Her image of seizing the demon by the tongue carries this meaning clearly. The tongue represents uncontrolled speech, false argumentation, the ego's insistence on its own version of reality. When Bagalamukhi seizes the tongue, she is arresting the internal narrative that sustains confusion and separation. This is precisely why her worship is prescribed in Tantric practice for those seeking victory in debate, protection from slander, and the cultivation of disciplined speech.

Modern Day Relevance

In the contemporary world, the teaching of Bagalamukhi carries remarkable relevance. Human civilization continues to face its own vivata-chakras: environmental breakdown, the unchecked spread of falsehood in public discourse, and the inner turbulence produced by overstimulation and scattered attention. The Goddess's Stambhana Shakti, applied inwardly, represents the human capacity to pause before reacting, to still internal noise before speaking, to choose deliberate action over impulsive response.

Her worship is also deeply relevant for those engaged in any work requiring the discernment of truth from falsehood, as her power is specifically associated with exposing deception and silencing forces that operate through manipulation. In Tantric practice, her upasana, devoted worship and ritual engagement, is considered among the most effective for protection, clarity, and inner steadiness.

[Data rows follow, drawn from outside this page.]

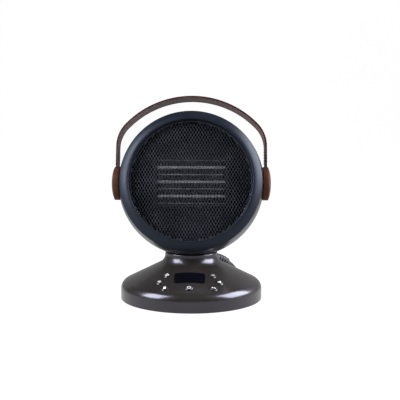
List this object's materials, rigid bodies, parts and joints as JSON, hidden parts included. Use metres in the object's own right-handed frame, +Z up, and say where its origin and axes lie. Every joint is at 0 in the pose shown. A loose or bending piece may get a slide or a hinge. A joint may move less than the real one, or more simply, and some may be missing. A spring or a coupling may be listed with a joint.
{
  "type": "ceramic space heater",
  "caption": "Tabletop ceramic fan heater with a round mesh-fronted head that swings on a flared base, strap handle and mains cord.",
  "frame": {"origin": "centre of the base on the surface it stands on", "axes": "+Z up through the swivel, -Y towards the front grille, +X to the right as the front is faced"},
  "size_m": [0.212, 0.2966, 0.2721],
  "materials": {
    "gunmetal_gloss": "glossy lacquered gunmetal with a fine metallic flake",
    "midnight_satin": "satin blue-black moulded plastic",
    "dark_mesh": "black painted perforated sheet",
    "black_plastic": "matt moulded",
    "black_gloss": "polished black window",
    "black_rubber": "matt",
    "cord_rubber": "satin cord sheath",
    "tie_fabric": "woven hook-and-loop tie",
    "steel": "zinc-plated",
    "aluminium": "bare rolled",
    "brass": "bare",
    "white_nylon": "natural nylon",
    "green_board": "solder-masked board",
    "blue_plastic": "moulded relay case",
    "filter_foam": "open foam",
    "red_wire": "silicone insulation",
    "brown_leather": "semi-gloss brown leather"
  },
  "bodies": {
    "base": {"base_cover": "gunmetal_gloss", "base_bottom": "black_plastic", "rubber_feet": "black_rubber", "base_screws": "steel", "display_window": "black_gloss", "display_module": "black_plastic", "control_board": "green_board", "tact_switches": "black_plastic", "power_board": "green_board", "power_relays": "blue_plastic", "tilt_switch": "white_nylon", "swing_motor": "steel", "swivel_bearing": "white_nylon", "thrust_washer": "steel", "cord_clamp": "black_plastic", "inner_lead": "black_rubber", "strain_relief": "black_rubber", "power_cord": "cord_rubber", "cord_coil": "cord_rubber", "cord_tie": "tie_fabric", "cord_tail": "cord_rubber", "plug_body": "cord_rubber", "plug_blades": "brass"},
    "head": {"head_shell": "gunmetal_gloss", "front_bezel": "midnight_satin", "front_grille": "dark_mesh", "rear_grille": "gunmetal_gloss", "dust_filter": "filter_foam", "heater_baffle": "black_plastic", "baffle_screws": "steel", "heater_frame": "black_plastic", "heater_bars": "aluminium", "heater_fins": "aluminium", "heater_plates": "aluminium", "heater_terminals": "brass", "thermal_cutoffs": "white_nylon", "fan_shroud": "black_plastic", "motor_bracket": "black_plastic", "fan_motor": "steel", "pivot_bushes": "white_nylon", "swivel_post": "black_plastic", "swivel_collar": "black_plastic", "swivel_screws": "steel", "retaining_ring": "steel", "head_gear": "white_nylon", "head_wiring": "red_wire"},
    "fan": {"fan_impeller": "black_plastic", "fan_shaft": "steel"},
    "pinion": {"swing_pinion": "white_nylon"},
    "handle": {"handle_strap": "brown_leather", "handle_pad_left": "brown_leather", "handle_pad_right": "brown_leather", "handle_pins": "steel"},
    "button_power": {"button_power": "gunmetal_gloss"},
    "button_timer": {"button_timer": "gunmetal_gloss"},
    "button_heat": {"button_heat": "gunmetal_gloss"},
    "button_lock": {"button_lock": "gunmetal_gloss"},
    "button_mode": {"button_mode": "gunmetal_gloss"},
    "button_fan": {"button_fan": "gunmetal_gloss"},
    "button_swing": {"button_swing": "gunmetal_gloss"}
  },
  "joints": [
    {"name": "head_swivel", "type": "hinge", "parent": "base", "child": "head", "pos_m": [0, 0, 0.0555], "axis": [0, 0, 1], "range_deg": [-35, 35]},
    {"name": "pinion_turn", "type": "hinge", "parent": "base", "child": "pinion", "pos_m": [-0.03, 0, 0.0385], "axis": [0, 0, 1], "range_deg": [-145, 145]},
    {"name": "fan_spin", "type": "hinge", "parent": "head", "child": "fan", "pos_m": [0, 0, 0.154], "axis": [0, -0.9724, 0.2334], "continuous": true},
    {"name": "handle_pivot", "type": "hinge", "parent": "head", "child": "handle", "pos_m": [0, 0, 0.154], "axis": [1, 0, 0], "range_deg": [-100, 60]},
    {"name": "press_power", "type": "slide", "parent": "base", "child": "button_power", "axis": [0, 0.4473, -0.8944], "range_m": [0, 0.0007], "stiffness_N_per_m": 500, "springref_m": -0.0004},
    {"name": "press_timer", "type": "slide", "parent": "base", "child": "button_timer", "axis": [0.2195, 0.3897, -0.8944], "range_m": [0, 0.0007], "stiffness_N_per_m": 500, "springref_m": -0.0004},
    {"name": "press_heat", "type": "slide", "parent": "base", "child": "button_heat", "axis": [0.2337, 0.3814, -0.8944], "range_m": [0, 0.0007], "stiffness_N_per_m": 500, "springref_m": -0.0004},
    {"name": "press_lock", "type": "slide", "parent": "base", "child": "button_lock", "axis": [0.1666, 0.4151, -0.8944], "range_m": [0, 0.0007], "stiffness_N_per_m": 500, "springref_m": -0.0004},
    {"name": "press_mode", "type": "slide", "parent": "base", "child": "button_mode", "axis": [-0.2195, 0.3897, -0.8944], "range_m": [0, 0.0007], "stiffness_N_per_m": 500, "springref_m": -0.0004},
    {"name": "press_fan", "type": "slide", "parent": "base", "child": "button_fan", "axis": [-0.2337, 0.3814, -0.8944], "range_m": [0, 0.0007], "stiffness_N_per_m": 500, "springref_m": -0.0004},
    {"name": "press_swing", "type": "slide", "parent": "base", "child": "button_swing", "axis": [-0.1666, 0.4151, -0.8944], "range_m": [0, 0.0007], "stiffness_N_per_m": 500, "springref_m": -0.0004}
  ],
  "couplings": [
    {"joint": "pinion_turn", "follows": "head_swivel", "ratio": -4}
  ]
}
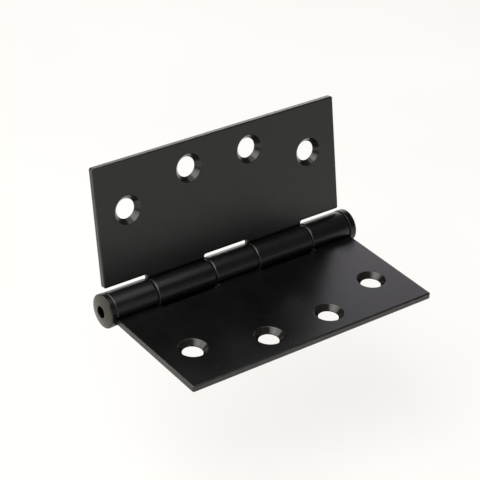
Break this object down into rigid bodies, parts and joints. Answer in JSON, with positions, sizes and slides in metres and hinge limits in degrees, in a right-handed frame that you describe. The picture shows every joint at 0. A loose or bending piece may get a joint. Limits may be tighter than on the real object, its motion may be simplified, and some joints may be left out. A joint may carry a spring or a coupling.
{
  "type": "door hinge",
  "caption": "Full-mortise butt hinge with square corners, staggered countersunk screw holes, rolled knuckles and a loose pin, in satin black.",
  "frame": {"origin": "on the pin's axis, halfway along the hinge", "axes": "+X along the pin towards its head, which is the top of the hinge on a door; the frame leaf lies flat and runs to -Y with its countersunk face up, +Z"},
  "size_m": [0.108, 0.0633, 0.0558],
  "materials": {
    "frame_leaf_coat": "satin black powder coat",
    "door_leaf_coat": "satin black powder coat",
    "pin_coat": "satin black",
    "tip_coat": "satin black"
  },
  "bodies": {
    "frame_side": {"frame_leaf": "frame_leaf_coat", "bottom_tip": "tip_coat"},
    "door_side": {"door_leaf": "door_leaf_coat"},
    "loose_pin": {"hinge_pin": "pin_coat"}
  },
  "joints": [
    {"name": "leaf_swing", "type": "hinge", "parent": "frame_side", "child": "door_side", "pos_m": [0, 0, 0], "axis": [-1, 0, 0], "range_deg": [-101, 199]},
    {"name": "pin_pull", "type": "slide", "parent": "frame_side", "child": "loose_pin", "axis": [1, 0, 0], "range_m": [0, 0.096]}
  ]
}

The Eternal Presence of the Goddess

Bagalamukhi is not a distant historical figure confined to the Satya Yuga. In the Shakta understanding, the Goddess is eternally present and eternally active. Her manifestation in the time of the cosmic storm was one expression of a power that continuously holds creation in its proper order. Wherever there is a force threatening the fabric of dharmic existence, the Shakti that manifested as Bagalamukhi is already present, already acting, already stilling what must be stilled. For the sincere seeker, her power is accessible through mantra, through devotion, and through the cultivation of that inner stillness she herself embodies.

She is the golden stillness at the heart of the storm.